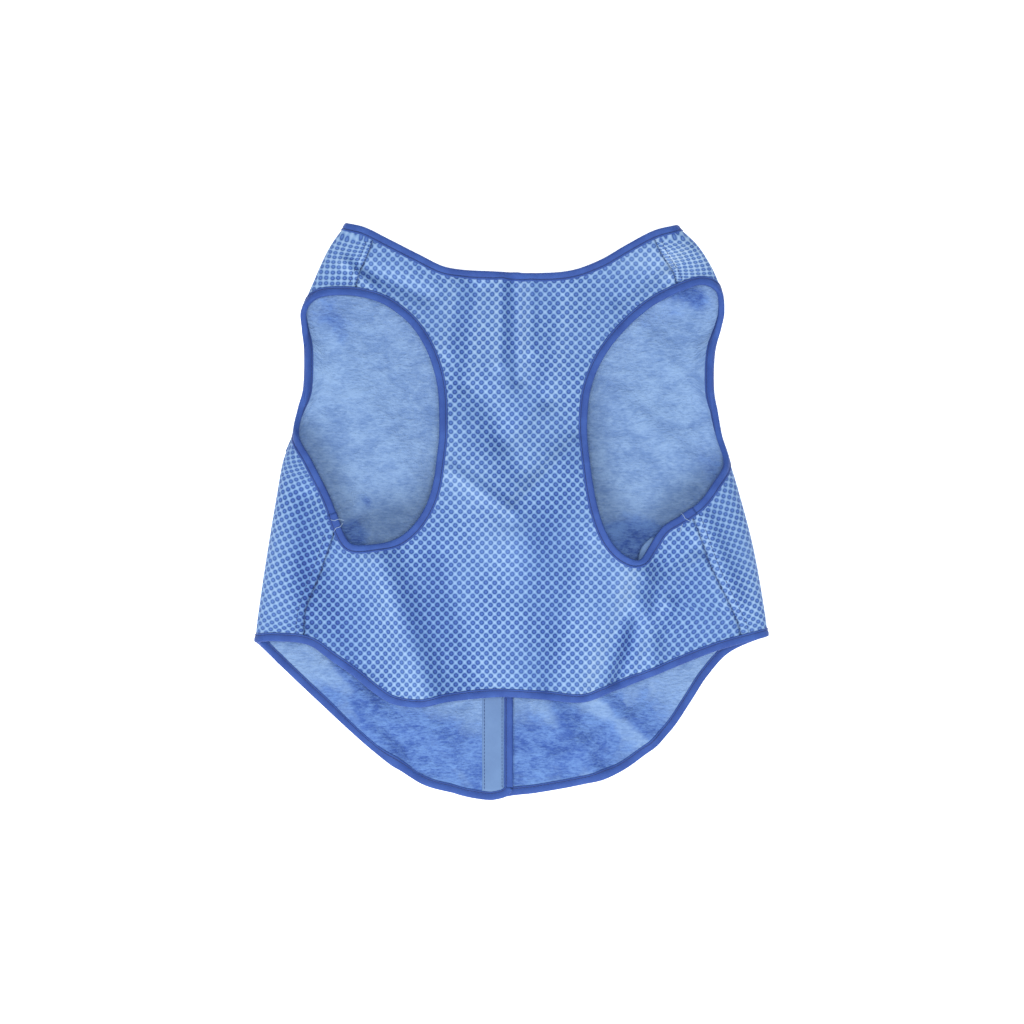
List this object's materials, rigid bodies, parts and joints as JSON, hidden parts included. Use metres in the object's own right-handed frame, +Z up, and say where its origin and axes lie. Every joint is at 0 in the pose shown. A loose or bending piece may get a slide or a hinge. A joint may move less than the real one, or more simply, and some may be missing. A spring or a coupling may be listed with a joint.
{
  "type": "dog cooling vest",
  "caption": "Soft cooling vest for a dog in dotted mesh with bound edges, lying on its fastened back with the belly panel up.",
  "frame": {"origin": "on the floor under the middle of the vest as it lies on its back", "axes": "+Z up out of the belly panel, +Y towards the neck, +X to the right of the picture"},
  "size_m": [0.4128, 0.462, 0.0467],
  "materials": {
    "mesh_cloth": "matte, light blue net with darker blue dots",
    "lining": "mottled blue plush, matte",
    "binding": "mid blue twill tape, matte",
    "facing": "smooth light blue cloth strip, matte",
    "fastening_tape": "blue hook and loop tape, matte"
  },
  "bodies": {
    "root": {"belly_panel": "mesh_cloth", "back_panel_left": "mesh_cloth", "back_panel_right": "mesh_cloth", "back_lining_left": "lining", "back_lining_right": "lining", "neck_binding": "binding", "hem_binding": "binding", "leg_hole_binding_left": "binding", "leg_hole_binding_right": "binding", "closure_binding_left": "binding", "closure_binding_right": "binding", "closure_facing": "facing", "closure_tape": "fastening_tape"}
  },
  "joints": []
}
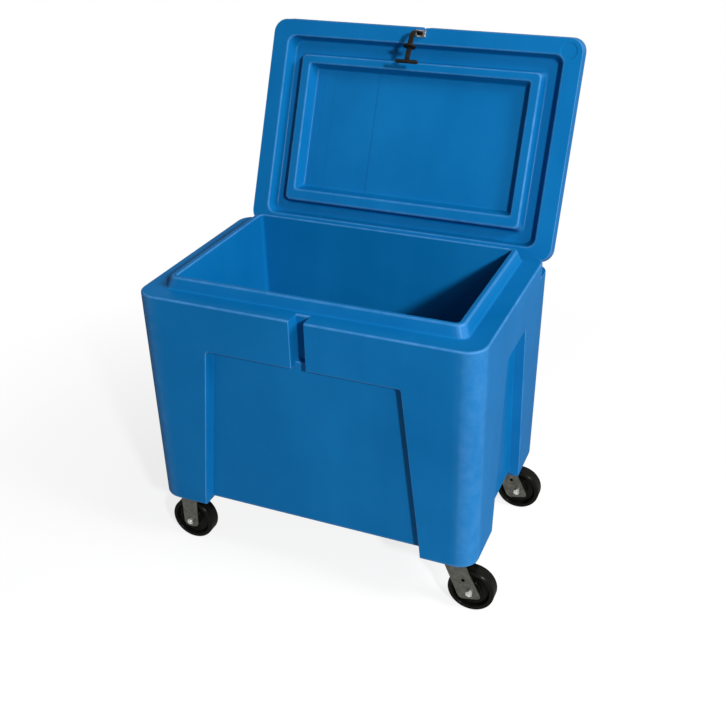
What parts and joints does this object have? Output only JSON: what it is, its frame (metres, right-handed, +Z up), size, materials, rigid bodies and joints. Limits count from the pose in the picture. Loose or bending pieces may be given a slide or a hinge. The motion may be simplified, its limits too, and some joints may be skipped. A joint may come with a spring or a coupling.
{
  "type": "rolling insulated container",
  "caption": "Insulated plastic container on swivel and rigid casters, with a deep open storage space, raised rim, hinged lid leaning open and a pull latch.",
  "frame": {"origin": "on the floor under the middle of the whole outline, with the lid standing open and the swivel casters trailing towards +X", "axes": "+X along the long side towards the swivel casters, +Y from the latch side to the hinge side, +Z up from the floor"},
  "size_m": [1.152, 1.108, 1.5869],
  "materials": {
    "blue_plastic": "satin moulded plastic, mid blue",
    "insulating_foam": "rigid foam sealed between the skins, assumed, not seen",
    "blue_plug": "satin moulded plug, assumed, not seen",
    "black_rubber": "matt black rubber",
    "stainless_steel": "bright stainless steel",
    "zinc_steel": "dull zinc-plated pressed steel",
    "bright_bolts": "bright zinc-plated bolts and nuts",
    "black_wheel": "hard black wheel, semi-gloss"
  },
  "bodies": {
    "box": {"body_shell": "blue_plastic", "body_foam": "insulating_foam", "body_fill_plug": "blue_plug", "hinge_rod": "stainless_steel", "hinge_cap_left": "stainless_steel", "hinge_cap_right": "stainless_steel", "fork_front_left": "zinc_steel", "sleeve_front_left": "zinc_steel", "axle_bolt_front_left": "bright_bolts", "axle_nut_front_left": "bright_bolts", "plate_bolt_front_left_1": "bright_bolts", "plate_bolt_front_left_2": "bright_bolts", "plate_bolt_front_left_3": "bright_bolts", "plate_bolt_front_left_4": "bright_bolts", "fork_back_left": "zinc_steel", "sleeve_back_left": "zinc_steel", "axle_bolt_back_left": "bright_bolts", "axle_nut_back_left": "bright_bolts", "plate_bolt_back_left_1": "bright_bolts", "plate_bolt_back_left_2": "bright_bolts", "plate_bolt_back_left_3": "bright_bolts", "plate_bolt_back_left_4": "bright_bolts", "caster_plate_front_right": "zinc_steel", "ball_ring_front_right": "zinc_steel", "king_pin_front_right": "zinc_steel", "plate_bolt_front_right_1": "bright_bolts", "plate_bolt_front_right_2": "bright_bolts", "plate_bolt_front_right_3": "bright_bolts", "plate_bolt_front_right_4": "bright_bolts", "caster_plate_back_right": "zinc_steel", "ball_ring_back_right": "zinc_steel", "king_pin_back_right": "zinc_steel", "plate_bolt_back_right_1": "bright_bolts", "plate_bolt_back_right_2": "bright_bolts", "plate_bolt_back_right_3": "bright_bolts", "plate_bolt_back_right_4": "bright_bolts"},
    "lid": {"lid_shell": "blue_plastic", "lid_foam": "insulating_foam", "lid_fill_plug": "blue_plug", "latch_clip": "stainless_steel", "latch_clip_screw_left": "stainless_steel", "latch_clip_screw_right": "stainless_steel", "latch_pin": "stainless_steel"},
    "latch_strap": {"latch_strap": "black_rubber"},
    "swivel_front_right": {"fork_front_right": "zinc_steel", "sleeve_front_right": "zinc_steel", "axle_bolt_front_right": "bright_bolts", "axle_nut_front_right": "bright_bolts"},
    "swivel_back_right": {"fork_back_right": "zinc_steel", "sleeve_back_right": "zinc_steel", "axle_bolt_back_right": "bright_bolts", "axle_nut_back_right": "bright_bolts"},
    "wheel_front_right": {"wheel_front_right": "black_wheel"},
    "wheel_back_right": {"wheel_back_right": "black_wheel"},
    "wheel_front_left": {"wheel_front_left": "black_wheel"},
    "wheel_back_left": {"wheel_back_left": "black_wheel"}
  },
  "joints": [
    {"name": "lid_hinge", "type": "hinge", "parent": "box", "child": "lid", "pos_m": [-0.0242, 0.17962, 0.92593], "axis": [1, 0, 0], "range_deg": [0, 112.27]},
    {"name": "latch_hang", "type": "hinge", "parent": "lid", "child": "latch_strap", "pos_m": [-0.0242, 0.46354, 1.56857], "axis": [1, 0, 0], "range_deg": [-80, 0]},
    {"name": "swivel_front_right", "type": "hinge", "parent": "box", "child": "swivel_front_right", "pos_m": [0.4438, -0.44918, 0.18], "axis": [0, 0, 1], "continuous": true},
    {"name": "wheel_spin_front_right", "type": "hinge", "parent": "swivel_front_right", "child": "wheel_front_right", "pos_m": [0.5002, -0.44918, 0.07583], "axis": [0, 1, 0], "continuous": true},
    {"name": "swivel_back_right", "type": "hinge", "parent": "box", "child": "swivel_back_right", "pos_m": [0.4438, 0.12982, 0.18], "axis": [0, 0, 1], "continuous": true},
    {"name": "wheel_spin_back_right", "type": "hinge", "parent": "swivel_back_right", "child": "wheel_back_right", "pos_m": [0.5002, 0.12982, 0.07583], "axis": [0, 1, 0], "continuous": true},
    {"name": "wheel_spin_front_left", "type": "hinge", "parent": "box", "child": "wheel_front_left", "pos_m": [-0.5002, -0.44918, 0.07583], "axis": [0, 1, 0], "continuous": true},
    {"name": "wheel_spin_back_left", "type": "hinge", "parent": "box", "child": "wheel_back_left", "pos_m": [-0.5002, 0.12982, 0.07583], "axis": [0, 1, 0], "continuous": true}
  ],
  "couplings": [
    {"joint": "latch_hang", "follows": "lid_hinge", "ratio": -0.706}
  ]
}
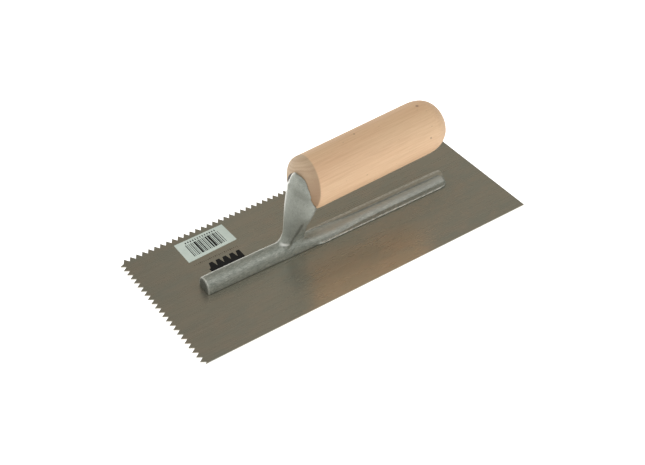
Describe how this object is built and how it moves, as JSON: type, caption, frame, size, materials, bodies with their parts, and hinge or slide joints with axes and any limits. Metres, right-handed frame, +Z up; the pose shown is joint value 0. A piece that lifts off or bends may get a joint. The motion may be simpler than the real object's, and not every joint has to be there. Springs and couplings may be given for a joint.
{
  "type": "notched trowel",
  "caption": "Hand trowel with a thin rectangular steel blade V-notched on two edges, a cast bar mounting with a curved neck, and a round wooden handle for spreading adhesive.",
  "frame": {"origin": "middle of the blade's underside", "axes": "+X from the notched short edge to the plain short edge, +Y towards the notched long edge, +Z up to the handle"},
  "size_m": [0.28, 0.114, 0.0816],
  "materials": {
    "blade_steel": "lengthwise brushed, lightly oiled",
    "cast_aluminium": "cast and tumbled, dull",
    "beech": "sanded, bare",
    "zinc_steel": "zinc plated",
    "rivet_steel": "ground flush with the blade",
    "label_paper": "matt, printed with plain bars",
    "ink": "flat black print"
  },
  "bodies": {
    "root": {"blade": "blade_steel", "mounting": "cast_aluminium", "handle": "beech", "handle_bolt": "zinc_steel", "bolt_washer": "zinc_steel", "label": "label_paper", "rivet_1": "rivet_steel", "rivet_2": "rivet_steel", "rivet_3": "rivet_steel", "rivet_4": "rivet_steel", "rivet_5": "rivet_steel", "rivet_6": "rivet_steel", "rivet_7": "rivet_steel", "rivet_8": "rivet_steel"}
  },
  "joints": []
}
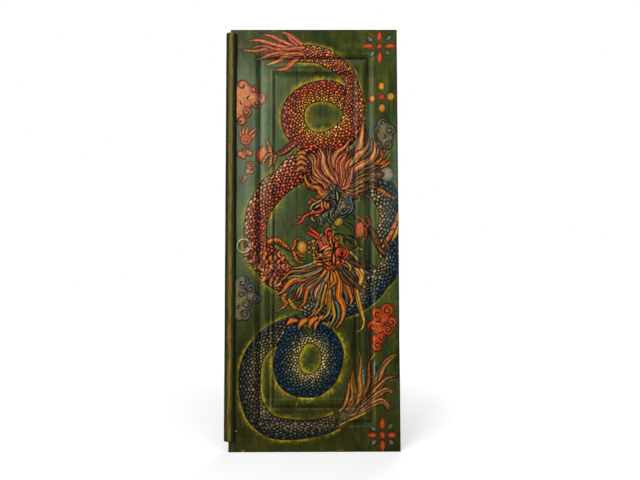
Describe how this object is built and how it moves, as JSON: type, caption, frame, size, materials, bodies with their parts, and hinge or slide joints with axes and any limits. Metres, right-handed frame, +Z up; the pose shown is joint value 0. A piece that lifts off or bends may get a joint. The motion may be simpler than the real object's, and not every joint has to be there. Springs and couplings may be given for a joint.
{
  "type": "carved door leaf",
  "caption": "Framed and planked wooden door leaf carved with coiling dragons, with a meeting strip and a ring pull.",
  "frame": {"origin": "middle of the leaf's bottom edge, halfway through its thickness", "axes": "+Z up the leaf, -Y out of the carved face, +X towards the hinge side"},
  "size_m": [0.82, 0.0685, 2],
  "materials": {
    "frame_paint": "oil paint over carved wood, aged varnish",
    "moulding_paint": "oil paint over carved wood, aged varnish",
    "field_paint": "oil paint over carved wood, aged varnish",
    "strip_paint": "painted green with a gilded crown, worn",
    "bare_wood": "planed softwood, darkened",
    "nail_iron": "forged, painted over",
    "pull_metal": "hand-polished by use"
  },
  "bodies": {
    "leaf": {"hinge_stile": "frame_paint", "lock_stile": "frame_paint", "top_rail": "frame_paint", "bottom_rail": "frame_paint", "moulding_left": "moulding_paint", "moulding_right": "moulding_paint", "moulding_top": "moulding_paint", "moulding_bottom": "moulding_paint", "plank_left": "field_paint", "plank_middle": "field_paint", "plank_right": "field_paint", "batten_lower": "bare_wood", "batten_middle": "bare_wood", "batten_upper": "bare_wood", "tenon_wedges": "bare_wood", "meeting_strip": "strip_paint", "strip_nails": "nail_iron", "pull_eye": "pull_metal"},
    "ring": {"pull_ring": "pull_metal"}
  },
  "joints": [
    {"name": "ring_swing", "type": "hinge", "parent": "leaf", "child": "ring", "pos_m": [-0.331, -0.032, 0.989], "axis": [-1, 0, 0], "range_deg": [0, 170]}
  ]
}
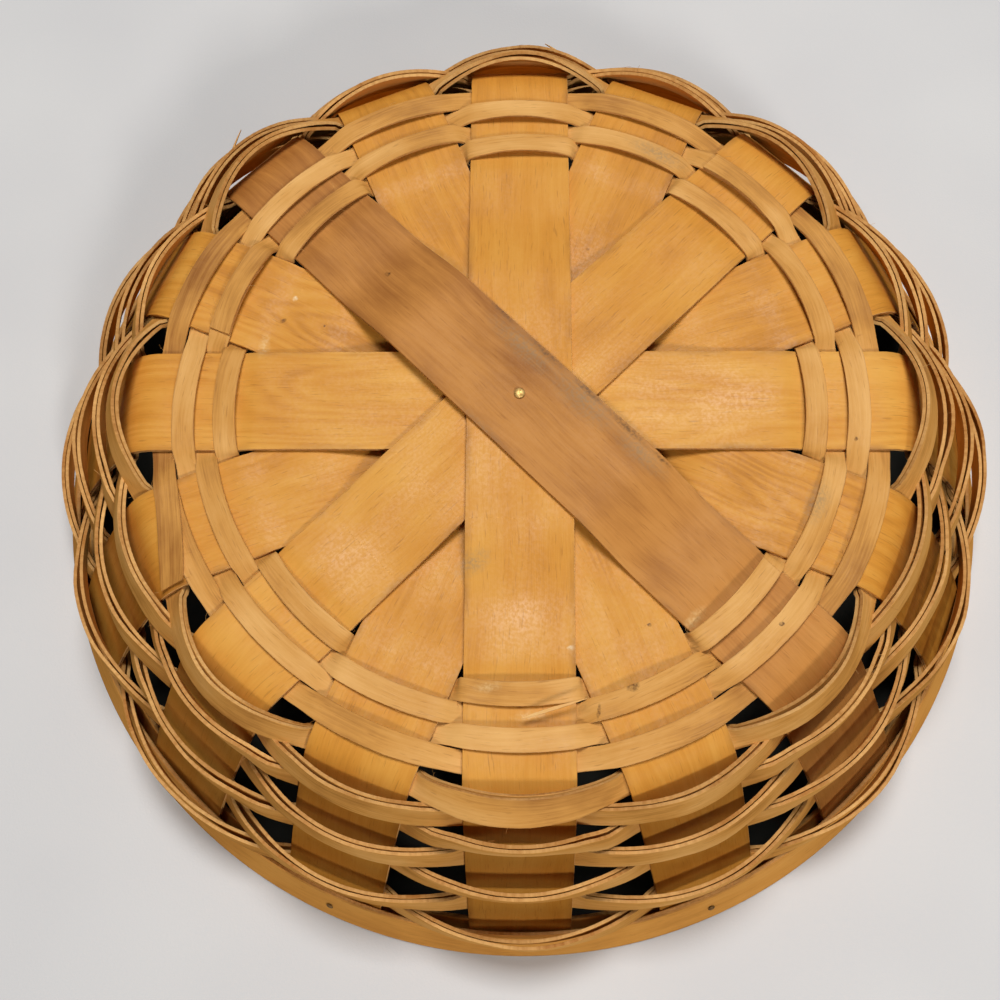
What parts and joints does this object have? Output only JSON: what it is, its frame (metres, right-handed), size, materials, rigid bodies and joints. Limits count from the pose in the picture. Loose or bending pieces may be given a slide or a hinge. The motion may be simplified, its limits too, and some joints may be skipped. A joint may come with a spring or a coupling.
{
  "type": "pie basket",
  "caption": "Round shallow woven wood-splint basket for carrying a pie, with a flat radial base, flaring woven side and a hooped rim, standing upside down on its rim.",
  "frame": {"origin": "centre of the rim's foot, in the plane that the basket stands on upside down", "axes": "+Z from the rim to the underside of the base, +X and +Y along two of the upper splints; turn the part over to use it"},
  "size_m": [0.3052, 0.3052, 0.0768],
  "materials": {
    "splint_wood": "varnished",
    "top_splint_wood": "varnished",
    "weaver_wood": "varnished",
    "rim_wood": "varnished",
    "brass": "polished",
    "steel": "dull"
  },
  "bodies": {
    "root": {"splint_1_outer": "top_splint_wood", "splint_1_inner": "top_splint_wood", "splint_2_outer": "splint_wood", "splint_2_inner": "splint_wood", "splint_3_outer": "splint_wood", "splint_3_inner": "splint_wood", "splint_4_outer": "splint_wood", "splint_4_inner": "splint_wood", "splint_5_outer": "splint_wood", "splint_5_inner": "splint_wood", "splint_6_outer": "splint_wood", "splint_6_inner": "splint_wood", "splint_7_outer": "splint_wood", "splint_7_inner": "splint_wood", "splint_8_outer": "splint_wood", "splint_8_inner": "splint_wood", "base_weaver_1": "weaver_wood", "base_weaver_2": "weaver_wood", "base_weaver_3": "weaver_wood", "base_weaver_4": "weaver_wood", "side_weaver_1_outer": "weaver_wood", "side_weaver_1_inner": "weaver_wood", "side_weaver_2_outer": "weaver_wood", "side_weaver_2_inner": "weaver_wood", "side_weaver_3_outer": "weaver_wood", "side_weaver_3_inner": "weaver_wood", "side_weaver_4_outer": "weaver_wood", "side_weaver_4_inner": "weaver_wood", "side_weaver_5_outer": "weaver_wood", "side_weaver_5_inner": "weaver_wood", "side_weaver_6_outer": "weaver_wood", "side_weaver_6_inner": "weaver_wood", "side_weaver_7_outer": "weaver_wood", "side_weaver_7_inner": "weaver_wood", "rim_hoop_outer": "rim_wood", "rim_hoop_inner": "rim_wood", "centre_tack": "brass", "rim_brad_1": "steel", "rim_brad_2": "steel", "rim_brad_3": "steel", "rim_brad_4": "steel", "rim_brad_5": "steel", "rim_brad_6": "steel", "rim_brad_7": "steel", "rim_brad_8": "steel"}
  },
  "joints": []
}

# [WORK INSTRUCTIONS]
Work out the number of lines above that include the string "handed" and write only that number.

# [TASK SOLUTION]
5